I. This appeal, which was filed on 14 February 1990 and which was accompanied by the payment of the appropriate fee, lies from the decision of the Opposition Division of the EPO delivered orally on 7 November 1989, with written reasons posted on 11 December 1989, revoking European patent No. 0 095 920 in respect of two oppositions. The patent was granted in response to European patent application No. 83 303 091.9 filed on 27 May 1983 and claiming priority of 1 and 2 June 1982 of two earlier applications in Japan. The patent specification contained 11 claims. The decision under appeal was based on an amended independent Claim 1 and dependent Claims 2 to 11 as granted. Claim 1 read as follows :

"A color photographic light-sensitive material for use in making photographic prints comprising a support having thereon a plurality of silver halide emulsion layers and a non-light-sensitive layer on the side opposite to the support side of the silver halide emulsion layer located farthest from the support, characterised in that said support is a reflective support, and that said silver halide emulsion layer located farthest from the support is a red-sensitive layer comprising a silver halide containing 15 to 70 mole % of silver chloride and said non-light-sensitive layer contains an ultraviolet absorbing agent whose spectral absorption coefficient (as herein defined) A1 at 350 nm and whose spectral absorption coefficient A2 at 400 nm are in a ratio A1/A2 of not less than 10."

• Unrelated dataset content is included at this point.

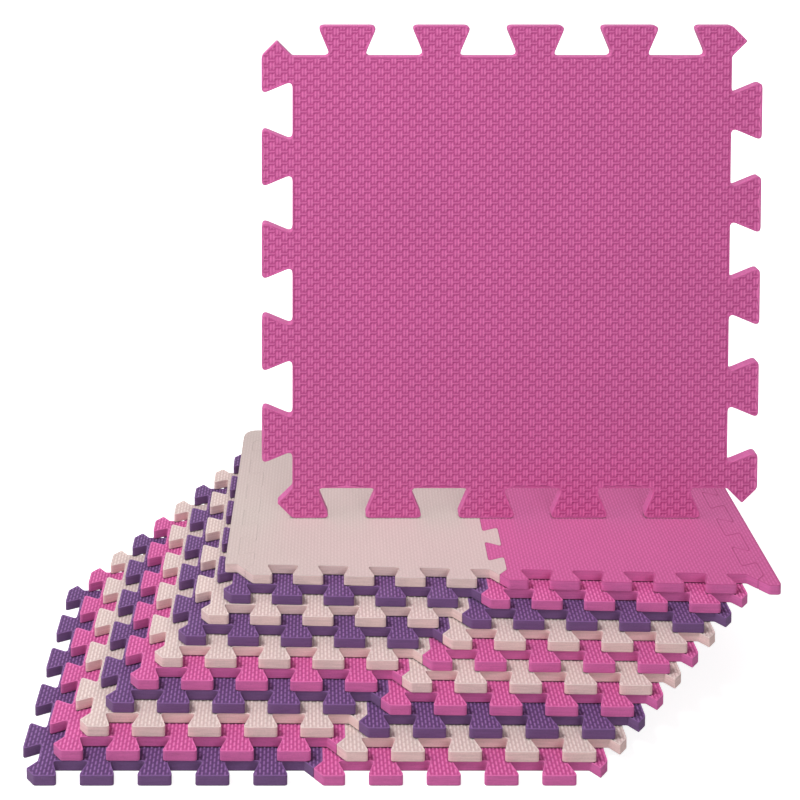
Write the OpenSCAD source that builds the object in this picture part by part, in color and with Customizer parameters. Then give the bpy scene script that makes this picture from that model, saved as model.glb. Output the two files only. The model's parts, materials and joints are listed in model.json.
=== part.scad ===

In the decision under appeal reference was made to 5 documents and the public prior use of the KODAK Color Paper RC 78, Emulsion No. 135 905.

Among the cited documents the following remained relevant during the appeal proceedings:

(2) DE-A-1 915 118, and

(5) DE-A-2 163 904.

According to the Opposition Division the above KODAK color paper belonged to the state of the art pursuant to Article 54(2) EPC and was analysed before the priority date of the disputed patent. This analysis revealed a sequence of layers satisfying the requirements of the amended Claim 1 and the presence of an ultraviolet absorber in the non-light-sensitive layer farthest from the support which was identical with that used in Examples 1 and 2 of the disputed patent. A later analysis, carried out by one of the Respondents, additionally demonstrated that the red-sensitive layer contained a silver halide comprising 17.3 " 2 mole % silver chloride. Therefore, the subject-matter of Claim 1 was not novel.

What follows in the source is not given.